Brifingde, pek az ülkenin alkolün şiddet üzerindeki etkisini ölçtüğü de ifade ediliyor. Alkol kullanımını inceleyen araştırmaların yüksek gelirli ülkelerden saptandığı fakat bu ülkelerde bile şiddetin mevcut olduğu belirtiliyor. Zararlı alkol kullanımı olarak nitelenen şiddete neden olan alkol kullanımının erkeklerin yüzde 26'sını, kadınların ise yüzde 16'sını kapsadığı tahmin ediliyor.
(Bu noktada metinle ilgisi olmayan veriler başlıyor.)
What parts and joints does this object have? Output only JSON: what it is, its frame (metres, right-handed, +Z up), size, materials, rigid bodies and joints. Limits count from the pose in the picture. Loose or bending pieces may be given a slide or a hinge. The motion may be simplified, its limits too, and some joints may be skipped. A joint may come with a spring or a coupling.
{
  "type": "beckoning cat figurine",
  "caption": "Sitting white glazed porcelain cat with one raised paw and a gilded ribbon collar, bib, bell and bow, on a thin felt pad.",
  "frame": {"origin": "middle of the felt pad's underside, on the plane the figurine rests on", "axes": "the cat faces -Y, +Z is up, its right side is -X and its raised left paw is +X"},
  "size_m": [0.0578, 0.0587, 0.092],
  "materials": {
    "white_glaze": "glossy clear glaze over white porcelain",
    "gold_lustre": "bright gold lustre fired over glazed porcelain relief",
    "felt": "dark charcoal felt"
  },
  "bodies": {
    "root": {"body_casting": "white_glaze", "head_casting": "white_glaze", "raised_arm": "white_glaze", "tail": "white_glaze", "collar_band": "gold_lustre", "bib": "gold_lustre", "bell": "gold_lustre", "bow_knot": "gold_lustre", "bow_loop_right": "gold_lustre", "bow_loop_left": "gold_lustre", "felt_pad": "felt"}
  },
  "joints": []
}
Yine unutmamak gerekir ki bu veriler oldukça eski.
Nesilleri de etkiliyor
Ayrıca alkol kullanan ve şiddet uygulayan bireylerin, çocuklarının şiddet eğilim oranları da brifingde kendisine yer buluyor. “Şiddete veya şiddet tehditlerine tanık olan çocukların ebeveynleri arasındaki şiddet, duygusal ve davranışsal gelişiminde büyük sorunlara yol açmaktadır. Çocukluk dönemindeki sorunlar, ağır içme alışkanlıkları ya da alkol bağımlılığı hayatın ilerleyen dönemlerinde, risklerini artırarak şiddetin faillerini ortaya çıkarmaktadır.” Anlaşılan o ki yıllar geçse de alkole bağlı şiddet oranlarının azalmaması, ailelerin çocuklarında bıraktığı izler ve sergilediği kötü davranışla doğru orantılı.
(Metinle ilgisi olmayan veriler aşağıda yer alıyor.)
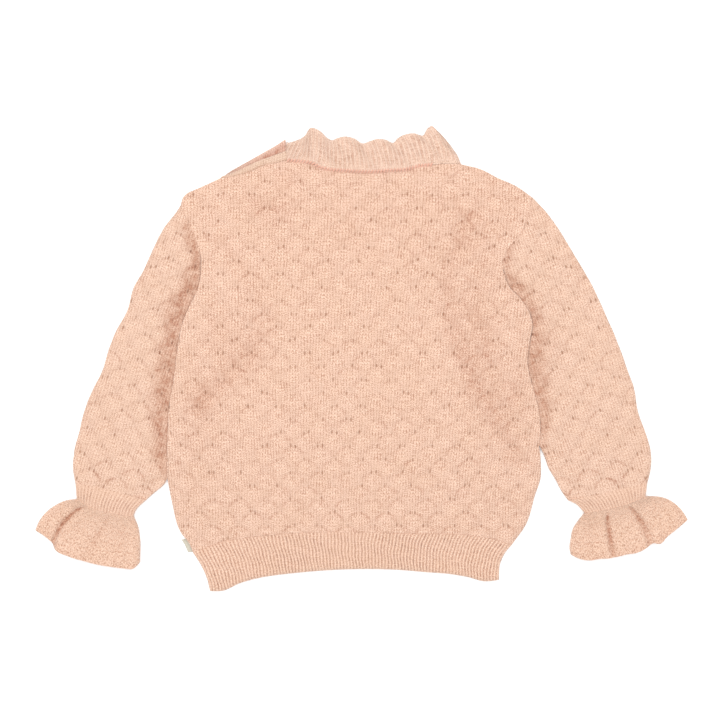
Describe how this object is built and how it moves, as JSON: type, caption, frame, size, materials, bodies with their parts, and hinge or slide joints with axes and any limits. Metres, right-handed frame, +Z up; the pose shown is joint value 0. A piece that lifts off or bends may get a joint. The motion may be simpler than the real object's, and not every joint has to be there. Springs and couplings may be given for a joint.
{
  "type": "knitted openwork baby pullover laid flat",
  "caption": "Fine openwork knitted baby pullover laid flat, back up, with a ribbed stand collar, a shoulder opening, a ribbed hem and flared ruffle cuffs.",
  "frame": {"origin": "on the surface that the pullover lies on, under the middle of its outline", "axes": "+Z up from the surface, +Y from hem to collar, +X towards the wearer's right sleeve as it is seen back up"},
  "size_m": [0.4754, 0.3392, 0.0071],
  "materials": {
    "body_knit": "soft brushed yarn",
    "sleeve_knit": "soft brushed yarn",
    "collar_rib": "soft brushed yarn",
    "rib": "soft brushed yarn",
    "ruffle_knit": "soft brushed yarn",
    "placket": "soft brushed yarn",
    "label": "soft brushed yarn"
  },
  "bodies": {
    "root": {"back": "body_knit", "front": "body_knit", "hem_band_back": "rib", "hem_band_front": "rib", "sleeve_left": "sleeve_knit", "sleeve_right": "sleeve_knit", "cuff_left": "rib", "cuff_right": "rib", "ruffle_left": "ruffle_knit", "ruffle_right": "ruffle_knit", "collar_back": "collar_rib", "collar_front": "collar_rib", "placket_back": "placket", "placket_front": "placket", "side_label": "label"}
  },
  "joints": []
}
Brifing, alkole bağlı şiddeti önlemeye ilişkin müdahaleler için de önerilerde bulunuyor. Bunlardan ilki alkol fiyatlarının artırılması. Diğer önerileri de kısaca şöyle sıralayabiliriz; alkol satışlarının düzenlenmesi, gençlerin alkole erişiminin azaltılması, içme ayarlarını iyileştirme, tarama ve kısa müdahaleler, alkol bağımlılığı tedavisi, yasal müdahaleler ve daha geniş gece ortamının iyileştirilmesi. Ek olarak ise alkol fiyatlarındaki artışın, merdiven altı ya da kaçak alkole yönelimi artırabileceği önerisinde bulunuluyor buna karşı dikkatli olunması konusunda ülkeler uyarılıyor.
Ülkemizdeki durum
DSÖ’nün rapor ve brifinglerinde alkolün verdiği zararlar bu şekilde irdeleniyor. Ülkemizde de son yıllarda artan, kadına yönelik şiddeti alkole bağlamak için ciddi araştırmalar yapmaya gerek yok. Kadına şiddet ya da diğer şiddet ve istismar haberleri arasında ufak bir gezinti, şiddetin kaynağına ilişkin kaba bir fikir verecektir. Alkol kullanımı bunların başında geliyor. Fakat bugün ülkemizde şiddeti konuşurken alkolü dile getirmek büyük bir kesimce pek hoş karşılanmıyor. Bu da kadına şiddeti artırmaktan başka bir ise yaramıyor. Bunu engelleyenler de ne yazık ki en çok kadına şiddet uygulayan ve bu şiddeti istismar eden çevreler.
Ülkemizde daha çok politik bir davranış olarak yorumlanan alkol tüketimi, kadına şiddetle asla aynı cümlede kullanılamaz. Kullandığınız takdirde sizi türlü suçlamalıklarla kısa sürede linç edeceklerdir. Seküler ve laik camianın kendini alkol üzerinden tanımlaması, alkolün neden olduğu sonuçları konuşma noktasında kişileri kısıtlıyor. Alkolün şiddete yol açtığını dile getirenler, bir şekilde aforoz ediliyor. Alkolü özgürlük ve tercih olarak görenler, kadına şiddette ne tür bir rol oynadığının farkına varsalar, ortada şiddet diye bir şey kalmaz.